For those uninitiated or not from the United States, STEM stands for science, technology, engineering and math, fields that many academic and political leaders in the United States have assessed as important for the present and future growth of our economy, and fields in which American students are not excelling. Strengthening the teaching of STEM fields in K-12 and higher education, therefore, has been heralded as essential to our global competitiveness by key figures in American education and politics, from the President of the United States, to provosts of major research universities, to principals and superintendents of school systems. As a result, funding at all levels has been increased for STEM, often at the cost of support for other disciplines. We could certainly contest why these particular disciplines and ways of knowing the world have been singled out for attention and funding (as many, particularly in the humanities, have done) but for the sake of this short column I want to focus on the realities most of us are facing right now as we try to maneuver with and through STEM.

The status of Geography vis-à-vis STEM is ambiguous for two primary reasons. First, there is no one agreed upon national definition of what specific fields of study STEM refers to. The Department of Homeland Security includes Geographic Information Science and Cartography as a STEM discipline (this is important in terms of international student recruitment), while the National Science Foundation includes geography in its list of disciplines eligible for STEM funding for most of its graduate educational competitions. The field of Geosciences (and therefore most of physical geography) is included in both definitions. Second, geography is a broadly interdisciplinary discipline, what I referred to in my first column as radically intra-disciplinary. Prodded by the AAG, the National Research Council now includes four subfields within Geography and Regional Science, two of which (Physical and Environmental Geography, Geographic Information Science) are clearly STEM fields by all counts (the other two are Human and Cultural Geography and Nature and Society Relations). And according to a study completed in 2005, 28 percent of all geography faculty teaching in graduate programs identify with one of those two STEM fields. More recently, a study of the types of degrees offered by geography bachelor and masters programs in the United States found that more than 50 percent of those programs offered a BS/MS with emphases on Physical Geography and/or Geographical Information Sciences.[1] Given the ambiguity caused by geography’s intra-disciplinarity and the lack of one agreed upon definition of STEM, and because so much is at stake, there is indeed cause for anxiety.

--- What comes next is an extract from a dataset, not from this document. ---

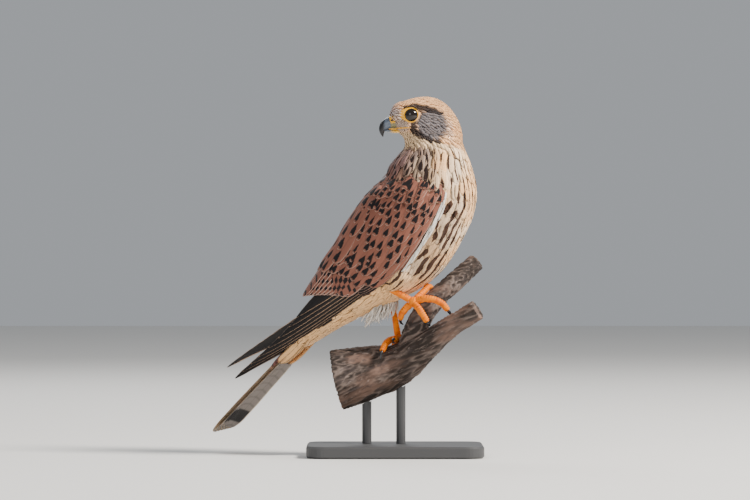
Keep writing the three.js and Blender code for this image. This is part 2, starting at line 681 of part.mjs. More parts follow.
function wing(name, side, sections) {
  const ground = wingGround(sections, side);
  const inward = BODY.right.clone().multiplyScalar(-side);
  const midline = halfSpace(BODY.right.clone().multiplyScalar(side * GAP), inward);
  const room = [bodyRoom, tailRoom, midline, ...thighRoom];
  const primaries = (grow) => joined([
    slab(ground, { ...HAND, lift: HAND.lift - grow, thick: HAND.thick + 2 * grow }),
    ...flightVanes(ground, PRIMARIES, PRIMARY_LIFT, POINTED_TIP, grow),
  ]);
  const { lift: rootLift, thick: rootThick } = SECONDARY_ROOT;
  const secondaries = (grow) => joined([
    slab(ground, { ...SECONDARY_ROOT, lift: rootLift - grow, thick: rootThick + 2 * grow }),
    ...flightVanes(ground, SECONDARIES, SECONDARY_LIFT, BROAD_TIP, grow),
  ]);
  const arm = joined([
    slab(ground, ARM),
    ...tier(ground, GREATER_COVERTS, COVERT_LIFT),
    ...tier(ground, SHOULDER_FEATHERS, COVERT_LIFT + 0.3),
  ]);
  const primaryRoom = primaries(GAP);
  addNode(`wing_${name}_primaries`, without(primaries(0), room), MATERIALS.flight);
  addNode(`wing_${name}_secondaries`, without(secondaries(0), [...room, primaryRoom]), MATERIALS.rufous);
  addNode(`wing_${name}_arm`, without(arm, [...room, primaryRoom, secondaries(GAP)]), MATERIALS.rufous);
}
wing("right", SIDES.right, WING_SECTIONS);
const farSections = WING_SECTIONS.map(([forward, up, ...rest], k) => [
  forward + FAR_WING_SHIFT[k][0], up + FAR_WING_SHIFT[k][1], ...rest,
]);
wing("left", SIDES.left, farSections);

// Stand: a flat base with round corners, and two rods up to the underside of the limb
function baseShape() {
  const [x, y] = [BASE_LENGTH / 2 - BASE_BEVEL, BASE_DEPTH / 2 - BASE_BEVEL];
  const shape = new THREE.Shape();
  shape.moveTo(-x + BASE_CORNER, -y);
  shape.lineTo(x - BASE_CORNER, -y);
  shape.absarc(x - BASE_CORNER, -y + BASE_CORNER, BASE_CORNER, -Math.PI / 2, 0);
  shape.lineTo(x, y - BASE_CORNER);
  shape.absarc(x - BASE_CORNER, y - BASE_CORNER, BASE_CORNER, 0, Math.PI / 2);
  shape.lineTo(-x + BASE_CORNER, y);
  shape.absarc(-x + BASE_CORNER, y - BASE_CORNER, BASE_CORNER, Math.PI / 2, Math.PI);
  shape.lineTo(-x, -y + BASE_CORNER);
  shape.absarc(-x + BASE_CORNER, -y + BASE_CORNER, BASE_CORNER, Math.PI, 1.5 * Math.PI);
  return shape;
}
const base = new THREE.ExtrudeGeometry(baseShape(), {
  depth: BASE_HEIGHT - 2 * BASE_BEVEL,
  bevelThickness: BASE_BEVEL,
  bevelSize: BASE_BEVEL,
  bevelSegments: 1,
  curveSegments: 4,
});
base.translate(0, 0, BASE_BEVEL);
addNode("stand_base", solidOf(base), MATERIALS.stand);

ROD_PLACES.forEach(([x, y], k) => {
  const reach = 70;
  const rod = new THREE.CylinderGeometry(ROD_RADIUS, ROD_RADIUS, reach, 16);
  rod.rotateX(Math.PI / 2);
  rod.translate(x, y, BASE_HEIGHT + GAP + reach / 2);
  addNode(`stand_rod_${k + 1}`, without(solidOf(rod), [perchRoom]), MATERIALS.stand);
});

const kestrel = new THREE.Group();
kestrel.add(...nodes);
export default kestrel;
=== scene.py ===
# Common kestrel, a hen or young bird, looking back over its right shoulder from a cut branch on a
# plain stand. Lengths in the tables are millimetres, as they are easier to read; MM turns them
# into metres. The bird's own directions are forward, right and up; it is turned by BODY_YAW.
import math

import bmesh
import bpy
import numpy as np
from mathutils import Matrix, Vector, noise
from mathutils.bvhtree import BVHTree


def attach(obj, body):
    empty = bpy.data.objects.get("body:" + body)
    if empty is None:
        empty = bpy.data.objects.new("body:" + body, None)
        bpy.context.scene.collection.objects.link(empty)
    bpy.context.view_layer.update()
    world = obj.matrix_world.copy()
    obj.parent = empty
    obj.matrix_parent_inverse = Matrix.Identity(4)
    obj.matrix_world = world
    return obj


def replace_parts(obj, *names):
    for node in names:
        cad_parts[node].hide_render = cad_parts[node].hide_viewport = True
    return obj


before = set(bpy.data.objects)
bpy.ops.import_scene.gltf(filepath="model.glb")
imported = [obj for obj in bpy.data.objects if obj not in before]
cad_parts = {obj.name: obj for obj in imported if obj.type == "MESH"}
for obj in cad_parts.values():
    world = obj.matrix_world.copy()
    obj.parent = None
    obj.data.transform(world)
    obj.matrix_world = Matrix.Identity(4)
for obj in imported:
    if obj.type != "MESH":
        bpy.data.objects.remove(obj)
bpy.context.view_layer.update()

MM = 0.001
DEGREE = math.pi / 180
ONE_TURN = 2 * math.pi
BODY_YAW = -22 * DEGREE
HEAD_YAW = 190 * DEGREE
HEAD_CENTRE = np.array([27.5, -9.0, 285.0])
RIGHT, LEFT = 1, -1
SIDES = ((RIGHT, "right"), (LEFT, "left"))
random = np.random.default_rng(7)

# Sections of the body from under the head to the tail's root: forward and up of the centre, half
# the depth from back to breast, half the breadth, and degrees that the breast side dips.
BODY_SECTIONS = np.array([
    [33, 274, 26, 19, 0], [36, 263, 26.5, 20.5, 0], [34, 250, 33, 26, 2], [34, 232, 39.5, 29.5, 9],
    [25, 213, 45.5, 31.5, 13], [13.5, 195, 47.5, 32, 15], [1, 174, 46, 31, 18],
    [-13.5, 157, 40, 28.5, 21], [-31, 143, 31.5, 24.5, 25], [-47, 131, 24, 20.5, 28],
    [-62, 120, 18, 17, 32], [-76, 107, 12, 14, 38], [-88, 95, 7, 12, 45],
])
# The ground that the folded wings lie on, from the shoulder to the wing tips, in the same terms.
WING_SECTIONS = np.array([
    [37, 240, 30, 28, 6], [30, 224, 40, 31.5, 11], [19, 206, 44, 33, 14], [6, 186, 44.5, 33, 16],
    [-9, 166, 42, 31, 19], [-26, 151, 36, 27, 23], [-43, 138, 28.5, 22, 27],
    [-60, 125, 21.5, 17.5, 31], [-80, 110, 14.5, 14, 36], [-104, 93.5, 9, 10.5, 42],
    [-128, 78, 5.5, 8, 44], [-147, 65, 3, 6, 45],
])
FAR_WING_SHIFT = np.array([
    [0, 0], [0, 0], [0, 0], [0, 0], [0, 0], [-1, 1], [-2, 2], [-3, 4], [-5, 6], [-9, 8], [-12, 9],
    [-14, 9],
])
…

And that ambiguity and latent anxiety is reflected in my not scientific (and therefore not STEM!) but very informative survey of geography department chairs. The responses to the first question were almost evenly divided between those whose universities had deemed geography a STEM discipline, those that had not, and those that had split the difference (some courses considered STEM, some not). One of the more interesting insights from the responses that I received is that some of the designations had clearly hinged on the school/college that housed geography: whether a college of science or a college of liberal arts/social sciences. Some geography departments that had merged with (or re-branded themselves, see Julie Winkler’s recent column) departments of geosciences, for example, were then clearly placed within schools/colleges of science and considered STEM. Most illuminating, of course, were the responses to my second query: in what ways did this designation matter. The two primary responses were in regard to funding and student enrollment. And again my responses were almost evenly split between those departments that were experiencing increases in funding and enrollment because geography was considered STEM, and those that were just the opposite.

The most passionate responses came from two sources. Departments that were not in any way included in STEM are experiencing declines in student enrollment, particularly in their physical geography and geospatial courses. Without STEM designation, these courses are sort of “remaindered,” left only to fulfill major requirements. On the other hand (and the other source of passionate responses) departments that are STEM-designated are losing enrollment/status in their human/cultural geography courses, again left as “remainders” for major credit only. I suspect these responses were most passionate and anxiety-riddled because they are about hierarchies, the prioritization of one part of geography over another. This perhaps is the most pernicious aspect of STEM initiatives: the risk that geography is pulled apart and that we become less than the sum of our parts, instead of more than. We can ill afford to do that.

So, what to do? I received quite a few responses from department chairs who were able to take STEM initiatives and put them to geography’s advantage. Montana State University, for example, has used NSF funding focused on supporting women in STEM to hire three new faculty members, two of whom do integrative human/physical, qualitative/quantitative research; in other words, geography. Other departments are making sure that university administrators understand that geography is intra-disciplinary, that it houses STEM and non-STEM courses and ways of understanding the world, and that putting those two together is productive intellectually and practically. In my first column I used the term strategic essentialism; here I want to introduce a related term, strategic opportunism. We cannot afford to let STEM pass us by, but we need to pursue the opportunities it affords us strategically, in a thoughtful, forward-thinking way that promotes what is best about geography as a whole and that does not prioritize one way of understanding the world over another. I look forward to hearing your thoughts about this important matter, and to learning about how different geographers and departments have maneuvered in this ambiguous and anxious world of strategic opportunities.

[1] See Rajibul Al Mamun, Does the Geography Major Fit in STEM?, Journal of Geography and Geology, 2015. DOI: 10.5539/jgg.v7n1p27.